Trojan Horse Charges PDAs


UPDATED:
The world of viruses finally reached out and touched handheld computers
Thursday with Symantec and Kaspersky Labs reporting a backdoor Trojan horse
program that can take control over a mobile device.


The program, known as Backdoor.Brador.A, attacks PDAs running the Windows CE
operating system. Once installed, the program activates when the PDA is
restarted and begins to search for a remote administrator to take control of
the machine.


In a security alert, Symantec calls Brador the first known Windows Mobile
backdoor Trojan horse. The security firm says the program, like all
backdoors, cannot spread by itself. Backdoors arrive as an e-mail attachment
and must be downloaded from the Internet.
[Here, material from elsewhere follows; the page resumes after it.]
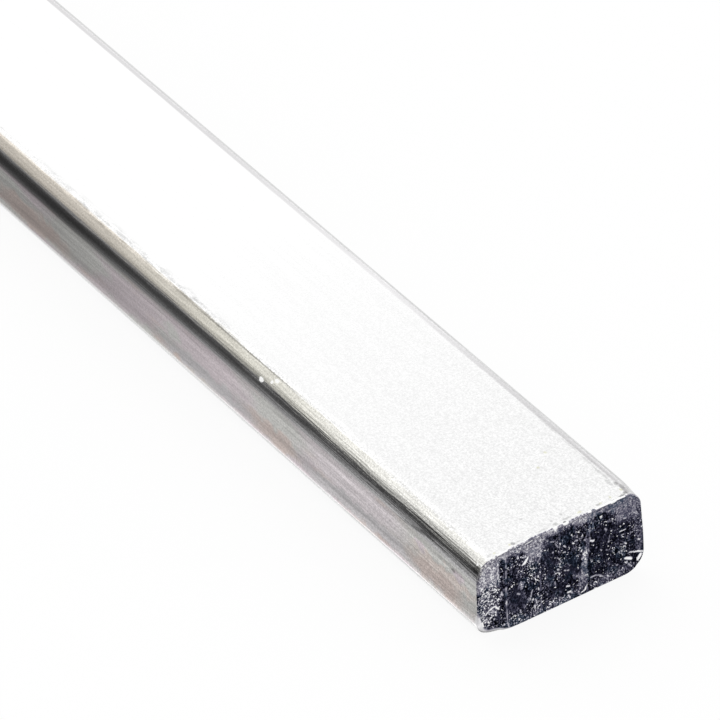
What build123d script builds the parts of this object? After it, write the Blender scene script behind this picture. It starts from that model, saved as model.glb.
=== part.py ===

“We’re not seeing it widely and its only effected a very, very small number
of systems,” Oliver Friedrichs, a senior manager for Symantec’s security
response team. “The significance is that it is the first to attack CE
Windows.”


Friedrichs said it is hardly surprising that viruses would make their way to
mobile devices.


“It’s a natural trend. Where technology goes, viruses will follow,” he said.
“The perception is that as new technology moves into the mobile market,
these threats will move in that direction also.”


Kaspersky Labs said Brador was probably written by a Russian virus coder
since it was attached to an e-mail with a Russian sender address and
contained Russian text.

Eugene Kaspersky, head of anti-virus research at Kaspersky
Labs, was expecting a PDA attack given the recent attacks against other mobile devices.


“We were certain that a viable malicious program for PDAs would appear soon
after the first proof of concept viruses emerged for mobile phones and
Windows Mobile,” said Kaspersky in a statement. “[The program] is a full-scale malicious program
ready to go; unlike proof of concept malware, Brador has a complete set of
destructive functions typical for backdoors.”


The Russian security firm added that the author is
offering to sell the client portion of Brador to all interested parties,
increasing the likelihood the backdoor will be used commercially.


“PDA users face a real danger and we can be sure that the computer
underground will snatch at the chance to attack PDAs and mobile phones in
the near future,” Kaspersky said. “Malware development for mobiles is
passing through the same stages as malware for desktops. We’ll probably see
a serious outbreak of viruses for handhelds sometime soon.”


Symantec, which rated Brador’s threat containment and removal as “easy,” has
updated
its database to deal with the virus.


Last month, Kaspersky Labs detected
the first computer virus spreading via cell phone networks.